VAN HOLLEN OPENS OFFICE: U.S. Rep. Chris Van Hollen will hold a meet and greet tonight for the grand opening of a new satellite office in Mount Airy, writes Kelcie Pegher of the Carroll County Times. Van Hollen, a Democrat who became Carroll’s representative following redistricting, held a town hall meeting at the end of June that was met with jeers and insults from Republican attendees.
KING OF CRAB FEASTS: Jennifer Shutt of the Salisbury Daily Times explains the history and significance of the annual J. Millard Tawes Crab & Clambake, the most important political meet and greet in the state.
GANSLER MAKES THE ROUNDS: Attorney General Doug Gansler, who is gearing up to announce his bid for governor in September, on Friday proposed the creation of a new preference in the state procurement process for Maryland-made goods and services, writes the Washington Post.
Attorney General Gansler was talking manufacturing jobs instead of litigation Friday in a meeting with labor and management at the United Auto Workers Local 171 union hall in Hagerstown, writes Don Aines for the Hagerstown Herald-Mail.
BRAVEBOY ON ATTY GEN RACE: State Del. Aisha Braveboy, a candidate for Maryland Attorney General, sits down to talk with Marc Steiner of WEAA-FM about her plans and philosophy.

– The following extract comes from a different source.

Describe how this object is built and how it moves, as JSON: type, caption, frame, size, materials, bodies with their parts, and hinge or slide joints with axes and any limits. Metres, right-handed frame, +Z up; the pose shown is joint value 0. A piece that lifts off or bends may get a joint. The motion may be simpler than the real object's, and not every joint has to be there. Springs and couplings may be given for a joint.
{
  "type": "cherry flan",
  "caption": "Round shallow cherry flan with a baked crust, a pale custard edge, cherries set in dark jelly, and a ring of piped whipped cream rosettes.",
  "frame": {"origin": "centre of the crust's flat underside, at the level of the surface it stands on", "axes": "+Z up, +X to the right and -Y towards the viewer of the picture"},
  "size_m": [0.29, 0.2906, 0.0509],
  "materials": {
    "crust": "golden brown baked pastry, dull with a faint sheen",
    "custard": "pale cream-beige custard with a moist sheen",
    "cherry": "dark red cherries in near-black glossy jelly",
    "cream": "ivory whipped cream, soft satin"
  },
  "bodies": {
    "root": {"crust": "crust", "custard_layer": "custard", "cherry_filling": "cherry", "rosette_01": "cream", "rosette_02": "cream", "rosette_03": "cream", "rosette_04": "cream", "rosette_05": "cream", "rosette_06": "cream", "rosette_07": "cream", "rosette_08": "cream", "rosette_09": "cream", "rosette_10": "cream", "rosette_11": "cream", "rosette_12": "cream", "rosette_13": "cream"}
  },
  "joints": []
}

FOREHAND SEEKS RE-ELECTION: State Sen. Jennie Forehand of Montgomery County, one of the General Assembly’s longest-serving members, survived a tough primary challenge in her last election. She could be in for another one next year, reports John Wagner for the Post. Forehand, 77, said in an interview this week that she is planning to run again and attributed recent speculation about her possible retirement to “people who want my seat.”

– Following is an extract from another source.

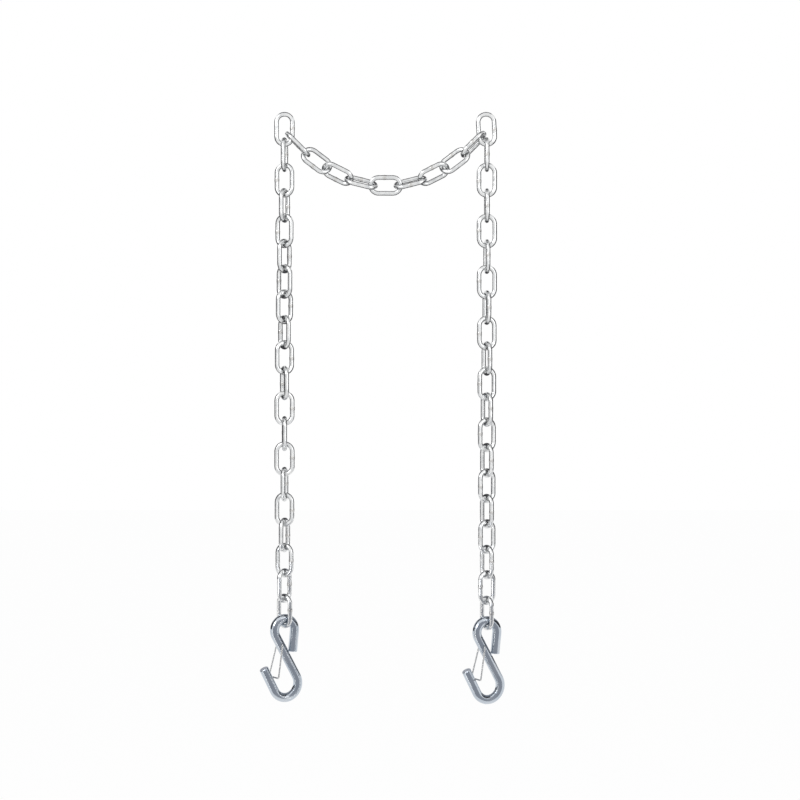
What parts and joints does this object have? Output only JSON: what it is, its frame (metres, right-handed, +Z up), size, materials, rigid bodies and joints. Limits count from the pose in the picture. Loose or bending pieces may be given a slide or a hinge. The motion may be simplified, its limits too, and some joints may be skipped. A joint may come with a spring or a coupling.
{
  "type": "safety chain hook",
  "caption": "Welded long-link trailer safety chain with a latched S-hook at each end, pegged up by two links with a short slack bridge between them.",
  "frame": {"origin": "inside of the left hang link's top crown, where a peg carries it", "axes": "+Z up along the plumb runs, +X along the bridge from the left run to the right run, -Y towards the open side of the hooks' tips"},
  "size_m": [0.3184, 0.0381, 0.7709],
  "materials": {
    "chain_zinc": "bright zinc plated, drawn and tumbled wire",
    "hook_zinc": "bright bluish zinc plate on smooth bent bar",
    "latch_wire": "bright spring wire"
  },
  "bodies": {
    "hang_links": {"left_hang_link": "chain_zinc", "right_hang_link": "chain_zinc"},
    "left_link_01": {"left_chain_link_01": "chain_zinc"},
    "left_link_02": {"left_chain_link_02": "chain_zinc"},
    "left_link_03": {"left_chain_link_03": "chain_zinc"},
    "left_link_04": {"left_chain_link_04": "chain_zinc"},
    "left_link_05": {"left_chain_link_05": "chain_zinc"},
    "left_link_06": {"left_chain_link_06": "chain_zinc"},
    "left_link_07": {"left_chain_link_07": "chain_zinc"},
    "left_link_08": {"left_chain_link_08": "chain_zinc"},
    "left_link_09": {"left_chain_link_09": "chain_zinc"},
    "left_link_10": {"left_chain_link_10": "chain_zinc"},
    "left_link_11": {"left_chain_link_11": "chain_zinc"},
    "left_link_12": {"left_chain_link_12": "chain_zinc"},
    "left_link_13": {"left_chain_link_13": "chain_zinc"},
    "left_link_14": {"left_chain_link_14": "chain_zinc"},
    "left_link_15": {"left_chain_link_15": "chain_zinc"},
    "left_link_16": {"left_chain_link_16": "chain_zinc"},
    "left_link_17": {"left_chain_link_17": "chain_zinc"},
    "left_link_18": {"left_chain_link_18": "chain_zinc"},
    "left_link_19": {"left_chain_link_19": "chain_zinc"},
    "left_hook": {"left_s_hook": "hook_zinc"},
    "left_latch": {"left_latch_wire": "latch_wire"},
    "right_link_01": {"right_chain_link_01": "chain_zinc"},
    "right_link_02": {"right_chain_link_02": "chain_zinc"},
    "right_link_03": {"right_chain_link_03": "chain_zinc"},
    "right_link_04": {"right_chain_link_04": "chain_zinc"},
    "right_link_05": {"right_chain_link_05": "chain_zinc"},
    "right_link_06": {"right_chain_link_06": "chain_zinc"},
    "right_link_07": {"right_chain_link_07": "chain_zinc"},
    "right_link_08": {"right_chain_link_08": "chain_zinc"},
    "right_link_09": {"right_chain_link_09": "chain_zinc"},
    "right_link_10": {"right_chain_link_10": "chain_zinc"},
    "right_link_11": {"right_chain_link_11": "chain_zinc"},
    "right_link_12": {"right_chain_link_12": "chain_zinc"},
    "right_link_13": {"right_chain_link_13": "chain_zinc"},
    "right_link_14": {"right_chain_link_14": "chain_zinc"},
    "right_link_15": {"right_chain_link_15": "chain_zinc"},
    "right_link_16": {"right_chain_link_16": "chain_zinc"},
    "right_link_17": {"right_chain_link_17": "chain_zinc"},
    "right_link_18": {"right_chain_link_18": "chain_zinc"},
    "right_link_19": {"right_chain_link_19": "chain_zinc"},
    "right_hook": {"right_s_hook": "hook_zinc"},
    "right_latch": {"right_latch_wire": "latch_wire"},
    "bridge_link_1": {"bridge_link_1": "chain_zinc"},
    "bridge_link_2": {"bridge_link_2": "chain_zinc"},
    "bridge_link_3": {"bridge_link_3": "chain_zinc"},
    "bridge_link_4": {"bridge_link_4": "chain_zinc"},
    "bridge": {"bridge_link_5": "chain_zinc"},
    "bridge_link_6": {"bridge_link_6": "chain_zinc"},
    "bridge_link_7": {"bridge_link_7": "chain_zinc"},
    "bridge_link_8": {"bridge_link_8": "chain_zinc"},
    "bridge_link_9": {"bridge_link_9": "chain_zinc"}
  },
  "joints": [
    {"name": "left_link_01_swing", "type": "hinge", "parent": "hang_links", "child": "left_link_01", "pos_m": [0, 0, -0.0363], "axis": [0.9925, -0.1219, 0], "range_deg": [-60, 60]},
    {"name": "left_link_02_swing", "type": "hinge", "parent": "left_link_01", "child": "left_link_02", "pos_m": [0, 0, -0.0693], "axis": [0.2419, 0.9703, 0], "range_deg": [-70, 80]},
    {"name": "left_link_03_swing", "type": "hinge", "parent": "left_link_02", "child": "left_link_03", "pos_m": [0, 0, -0.1023], "axis": [-0.9336, 0.3584, 0], "range_deg": [-80, 80]},
    {"name": "left_link_04_swing", "type": "hinge", "parent": "left_link_03", "child": "left_link_04", "pos_m": [0, 0, -0.1353], "axis": [-0.4695, -0.8829, 0], "range_deg": [-80, 80]},
    {"name": "left_link_05_swing", "type": "hinge", "parent": "left_link_04", "child": "left_link_05", "pos_m": [0, 0, -0.1683], "axis": [0.8192, -0.5736, 0], "range_deg": [-80, 80]},
    {"name": "left_link_06_swing", "type": "hinge", "parent": "left_link_05", "child": "left_link_06", "pos_m": [0, 0, -0.2013], "axis": [0.6691, 0.7431, 0], "range_deg": [-80, 80]},
    {"name": "left_link_07_swing", "type": "hinge", "parent": "left_link_06", "child": "left_link_07", "pos_m": [0, 0, -0.2343], "axis": [-0.6561, 0.7547, 0], "range_deg": [-80, 80]},
    {"name": "left_link_08_swing", "type": "hinge", "parent": "left_link_07", "child": "left_link_08", "pos_m": [0, 0, -0.2673], "axis": [-0.829, -0.5592, 0], "range_deg": [-80, 80]},
    {"name": "left_link_09_swing", "type": "hinge", "parent": "left_link_08", "child": "left_link_09", "pos_m": [0, 0, -0.3003], "axis": [0.454, -0.891, 0], "range_deg": [-80, 80]},
    {"name": "left_link_10_swing", "type": "hinge", "parent": "left_link_09", "child": "left_link_10", "pos_m": [0, 0, -0.3333], "axis": [0.9397, 0.342, 0], "range_deg": [-80, 80]},
    {"name": "left_link_11_swing", "type": "hinge", "parent": "left_link_10", "child": "left_link_11", "pos_m": [0, 0, -0.3663], "axis": [-0.225, 0.9744, 0], "range_deg": [-80, 80]},
    {"name": "left_link_12_swing", "type": "hinge", "parent": "left_link_11", "child": "left_link_12", "pos_m": [0, 0, -0.3993], "axis": [-0.9945, -0.1045, 0], "range_deg": [-80, 80]},
    {"name": "left_link_13_swing", "type": "hinge", "parent": "left_link_12", "child": "left_link_13", "pos_m": [0, 0, -0.4323], "axis": [-0.0175, -0.9998, 0], "range_deg": [-80, 40]},
    {"name": "left_link_14_swing", "type": "hinge", "parent": "left_link_13", "child": "left_link_14", "pos_m": [0, 0, -0.4653], "axis": [0.9903, -0.1392, 0], "range_deg": [-80, 80]},
    {"name": "left_link_15_swing", "type": "hinge", "parent": "left_link_14", "child": "left_link_15", "pos_m": [0, 0, -0.4983], "axis": [0.2588, 0.9659, 0], "range_deg": [-80, 80]},
    {"name": "left_link_16_swing", "type": "hinge", "parent": "left_link_15", "child": "left_link_16", "pos_m": [0, 0, -0.5313], "axis": [-0.9272, 0.3746, 0], "range_deg": [-80, 80]},
    {"name": "left_link_17_swing", "type": "hinge", "parent": "left_link_16", "child": "left_link_17", "pos_m": [0, 0, -0.5643], "axis": [-0.4848, -0.8746, 0], "range_deg": [-80, 80]},
    {"name": "left_link_18_swing", "type": "hinge", "parent": "left_link_17", "child": "left_link_18", "pos_m": [0, 0, -0.5973], "axis": [0.809, -0.5878, 0], "range_deg": [-80, 80]},
    {"name": "left_link_19_swing", "type": "hinge", "parent": "left_link_18", "child": "left_link_19", "pos_m": [0, 0, -0.6303], "axis": [0.682, 0.7314, 0], "range_deg": [-80, 80]},
    {"name": "left_hook_swing", "type": "hinge", "parent": "left_link_19", "child": "left_hook", "pos_m": [0, 0, -0.6633], "axis": [0.5299, -0.848, 0], "range_deg": [-80, 80]},
    {"name": "left_latch_turn", "type": "hinge", "parent": "left_hook", "child": "left_latch", "pos_m": [-0.00579, -0.00362, -0.68614], "axis": [0.5299, -0.848, 0], "range_deg": [0, 30], "stiffness_Nm_per_rad": 0.08, "springref_deg": -22.92},
    {"name": "right_link_01_swing", "type": "hinge", "parent": "hang_links", "child": "right_link_01", "pos_m": [0.26346, 0, -0.0363], "axis": [1, 0, 0], "range_deg": [-30, 30]},
    {"name": "right_link_02_swing", "type": "hinge", "parent": "right_link_01", "child": "right_link_02", "pos_m": [0.26346, 0, -0.0693], "axis": [-0.0086, 1, 0], "range_deg": [-80, 16]},
    {"name": "right_link_03_swing", "type": "hinge", "parent": "right_link_02", "child": "right_link_03", "pos_m": [0.26346, 0, -0.10245], "axis": [-0.9995, -0.0329, 0], "range_deg": [-80, 80]},
    {"name": "right_link_04_swing", "type": "hinge", "parent": "right_link_03", "child": "right_link_04", "pos_m": [0.26346, 0, -0.1356], "axis": [0.07, -0.9975, 0], "range_deg": [-18, 80]},
    {"name": "right_link_05_swing", "type": "hinge", "parent": "right_link_04", "child": "right_link_05", "pos_m": [0.26346, 0, -0.16875], "axis": [0.9931, 0.1174, 0], "range_deg": [-80, 80]},
    {"name": "right_link_06_swing", "type": "hinge", "parent": "right_link_05", "child": "right_link_06", "pos_m": [0.26346, 0, -0.2019], "axis": [-0.1721, 0.9851, 0], "range_deg": [-80, 80]},
    {"name": "right_link_07_swing", "type": "hinge", "parent": "right_link_06", "child": "right_link_07", "pos_m": [0.26346, 0, -0.23505], "axis": [-0.9728, -0.2314, 0], "range_deg": [-80, 80]},
    {"name": "right_link_08_swing", "type": "hinge", "parent": "right_link_07", "child": "right_link_08", "pos_m": [0.26346, 0, -0.2682], "axis": [0.2924, -0.9563, 0], "range_deg": [-80, 80]},
    {"name": "right_link_09_swing", "type": "hinge", "parent": "right_link_08", "child": "right_link_09", "pos_m": [0.26346, 0, -0.30135], "axis": [0.9359, 0.3521, 0], "range_deg": [-80, 80]},
    {"name": "right_link_10_swing", "type": "hinge", "parent": "right_link_09", "child": "right_link_10", "pos_m": [0.26346, 0, -0.3345], "axis": [-0.4081, 0.9129, 0], "range_deg": [-80, 80]},
    {"name": "right_link_11_swing", "type": "hinge", "parent": "right_link_10", "child": "right_link_11", "pos_m": [0.26346, 0, -0.36765], "axis": [-0.8889, -0.458, 0], "range_deg": [-80, 80]},
    {"name": "right_link_12_swing", "type": "hinge", "parent": "right_link_11", "child": "right_link_12", "pos_m": [0.26346, 0, -0.4008], "axis": [0.4998, -0.8662, 0], "range_deg": [-80, 80]},
    {"name": "right_link_13_swing", "type": "hinge", "parent": "right_link_12", "child": "right_link_13", "pos_m": [0.26346, 0, -0.43395], "axis": [0.847, 0.5316, 0], "range_deg": [-80, 80]},
    {"name": "right_link_14_swing", "type": "hinge", "parent": "right_link_13", "child": "right_link_14", "pos_m": [0.26346, 0, -0.4671], "axis": [-0.552, 0.8338, 0], "range_deg": [-80, 80]},
    {"name": "right_link_15_swing", "type": "hinge", "parent": "right_link_14", "child": "right_link_15", "pos_m": [0.26346, 0, -0.50025], "axis": [-0.829, -0.5592, 0], "range_deg": [-80, 80]},
    {"name": "right_link_16_swing", "type": "hinge", "parent": "right_link_15", "child": "right_link_16", "pos_m": [0.26346, 0, -0.5334], "axis": [0.5592, -0.829, 0], "range_deg": [-80, 80]},
    {"name": "right_link_17_swing", "type": "hinge", "parent": "right_link_16", "child": "right_link_17", "pos_m": [0.26346, 0, -0.56655], "axis": [0.829, 0.5592, 0], "range_deg": [-80, 80]},
    {"name": "right_link_18_swing", "type": "hinge", "parent": "right_link_17", "child": "right_link_18", "pos_m": [0.26346, 0, -0.5997], "axis": [-0.5592, 0.829, 0], "range_deg": [-80, 80]},
    {"name": "right_link_19_swing", "type": "hinge", "parent": "right_link_18", "child": "right_link_19", "pos_m": [0.26346, 0, -0.63285], "axis": [-0.829, -0.5592, 0], "range_deg": [-80, 80]},
    {"name": "right_hook_swing", "type": "hinge", "parent": "right_link_19", "child": "right_hook", "pos_m": [0.26346, 0, -0.666], "axis": [0.4305, -0.9026, 0], "range_deg": [-80, 80]},
    {"name": "right_latch_turn", "type": "hinge", "parent": "right_hook", "child": "right_latch", "pos_m": [0.2573, -0.00294, -0.68883], "axis": [0.4305, -0.9026, 0], "range_deg": [0, 30], "stiffness_Nm_per_rad": 0.08, "springref_deg": -22.92},
    {"name": "bridge_swing", "type": "hinge", "parent": "hang_links", "child": "bridge", "pos_m": [0.0059, 0, -0.0247], "axis": [1, 0, 0], "range_deg": [-15, 15]},
    {"name": "bridge_link_1_twist", "type": "hinge", "parent": "bridge", "child": "bridge_link_1", "pos_m": [0.01739, 0, -0.03619], "axis": [0.7071, 0, -0.7071], "range_deg": [-8, 8]},
    {"name": "bridge_link_2_twist", "type": "hinge", "parent": "bridge", "child": "bridge_link_2", "pos_m": [0.04188, 0, -0.05743], "axis": [0.8, 0, -0.6], "range_deg": [-8, 8]},
    {"name": "bridge_link_3_twist", "type": "hinge", "parent": "bridge", "child": "bridge_link_3", "pos_m": [0.06942, 0, -0.07445], "axis": [0.8944, 0, -0.4472], "range_deg": [-8, 8]},
    {"name": "bridge_link_4_twist", "type": "hinge", "parent": "bridge", "child": "bridge_link_4", "pos_m": [0.09971, 0, -0.08566], "axis": [0.9701, 0, -0.2425], "range_deg": [-8, 8]},
    {"name": "bridge_link_6_twist", "type": "hinge", "parent": "bridge", "child": "bridge_link_6", "pos_m": [0.16374, 0, -0.08566], "axis": [0.9701, 0, 0.2425], "range_deg": [-8, 8]},
    {"name": "bridge_link_7_twist", "type": "hinge", "parent": "bridge", "child": "bridge_link_7", "pos_m": [0.19404, 0, -0.07445], "axis": [0.8944, 0, 0.4472], "range_deg": [-8, 8]},
    {"name": "bridge_link_8_twist", "type": "hinge", "parent": "bridge", "child": "bridge_link_8", "pos_m": [0.22158, 0, -0.05743], "axis": [0.8, 0, 0.6], "range_deg": [-8, 8]},
    {"name": "bridge_link_9_twist", "type": "hinge", "parent": "bridge", "child": "bridge_link_9", "pos_m": [0.24607, 0, -0.03619], "axis": [0.7071, 0, 0.7071], "range_deg": [-3, 8]}
  ]
}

PRIVATE SECTOR: Baltimore City Mayor Stephanie Rawlings-Blake’s chief spokesman for the past three years, Ryan O’Doherty, has resigned to work in the private sector, the mayor announced Friday afternoon, writes Melody Simmons in the Daily Record.

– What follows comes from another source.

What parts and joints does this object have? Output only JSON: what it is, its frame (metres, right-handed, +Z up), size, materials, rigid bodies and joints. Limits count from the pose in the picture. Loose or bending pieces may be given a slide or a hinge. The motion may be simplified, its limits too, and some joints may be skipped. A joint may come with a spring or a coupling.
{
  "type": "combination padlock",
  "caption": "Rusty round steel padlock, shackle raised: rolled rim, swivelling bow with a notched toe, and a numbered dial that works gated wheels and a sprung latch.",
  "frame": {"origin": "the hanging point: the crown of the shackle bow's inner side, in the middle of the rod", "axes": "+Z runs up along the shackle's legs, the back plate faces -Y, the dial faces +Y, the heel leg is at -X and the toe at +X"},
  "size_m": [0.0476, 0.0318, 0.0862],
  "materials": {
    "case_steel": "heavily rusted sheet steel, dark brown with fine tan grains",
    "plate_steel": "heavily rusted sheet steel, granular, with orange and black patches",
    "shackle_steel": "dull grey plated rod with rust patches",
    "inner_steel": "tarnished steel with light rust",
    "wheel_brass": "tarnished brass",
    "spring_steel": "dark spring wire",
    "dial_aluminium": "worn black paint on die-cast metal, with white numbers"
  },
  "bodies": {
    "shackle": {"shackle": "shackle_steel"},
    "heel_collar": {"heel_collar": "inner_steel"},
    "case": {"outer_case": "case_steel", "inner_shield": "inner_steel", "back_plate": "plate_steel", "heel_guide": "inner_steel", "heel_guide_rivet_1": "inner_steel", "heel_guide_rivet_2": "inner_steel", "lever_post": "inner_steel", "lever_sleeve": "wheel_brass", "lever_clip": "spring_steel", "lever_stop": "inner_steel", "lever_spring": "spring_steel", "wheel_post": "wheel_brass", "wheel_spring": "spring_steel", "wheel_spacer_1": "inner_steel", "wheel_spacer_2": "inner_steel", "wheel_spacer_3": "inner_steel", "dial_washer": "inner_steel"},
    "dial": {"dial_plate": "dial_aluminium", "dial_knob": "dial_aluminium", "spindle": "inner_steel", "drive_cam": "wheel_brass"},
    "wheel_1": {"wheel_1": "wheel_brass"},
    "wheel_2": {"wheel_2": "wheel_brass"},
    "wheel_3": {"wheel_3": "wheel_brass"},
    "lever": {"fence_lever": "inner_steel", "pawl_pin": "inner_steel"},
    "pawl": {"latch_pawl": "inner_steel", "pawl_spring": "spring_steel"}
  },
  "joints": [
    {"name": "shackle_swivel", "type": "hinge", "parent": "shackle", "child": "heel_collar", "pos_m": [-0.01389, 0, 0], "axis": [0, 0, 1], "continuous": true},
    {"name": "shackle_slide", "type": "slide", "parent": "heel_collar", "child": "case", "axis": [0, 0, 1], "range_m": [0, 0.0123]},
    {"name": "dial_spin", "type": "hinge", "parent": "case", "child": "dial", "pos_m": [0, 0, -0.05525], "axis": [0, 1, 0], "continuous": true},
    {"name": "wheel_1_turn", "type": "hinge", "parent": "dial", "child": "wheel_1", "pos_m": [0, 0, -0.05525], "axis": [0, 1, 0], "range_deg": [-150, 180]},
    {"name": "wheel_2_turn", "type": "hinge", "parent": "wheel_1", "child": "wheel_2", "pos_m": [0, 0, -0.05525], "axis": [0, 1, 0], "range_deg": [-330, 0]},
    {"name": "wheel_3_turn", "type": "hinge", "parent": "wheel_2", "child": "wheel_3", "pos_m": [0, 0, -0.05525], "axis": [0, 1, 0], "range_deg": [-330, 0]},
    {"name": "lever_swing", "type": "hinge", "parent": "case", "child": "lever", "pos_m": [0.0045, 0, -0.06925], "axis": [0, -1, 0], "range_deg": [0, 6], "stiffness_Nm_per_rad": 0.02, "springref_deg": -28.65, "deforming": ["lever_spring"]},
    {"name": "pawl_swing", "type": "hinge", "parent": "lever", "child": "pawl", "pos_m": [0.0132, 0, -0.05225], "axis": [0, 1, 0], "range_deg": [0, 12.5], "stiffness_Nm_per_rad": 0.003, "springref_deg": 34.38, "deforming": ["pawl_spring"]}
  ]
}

CLAGETT BEHIND THE SCENES: Galen Clagett has not added his voice to the mix at boisterous public meetings on the sale of Frederick County’s nursing home and assisted living center, writes Bethany Rodgers for the Frederick News Post. The state delegate and Frederick mayoral candidate has not written any strongly worded letters to the editor. He has not participated in any demonstrations. However, he has been working behind the scenes to raise questions about privatizing Citizens Care and Rehabilitation Center and Montevue Assisted Living.
CLAGETT BLASTS SIGN DAMAGE: State Del. Galen Clagett, a Democratic candidate for Frederick mayor, wants whoever is damaging his campaign signs — knocking them down and breaking the poles — to know that their activities may soon be monitored, Jen Bondeson reports for the Frederick News-Post. Clagett is considering putting surveillance cameras up to monitor his signs, he said.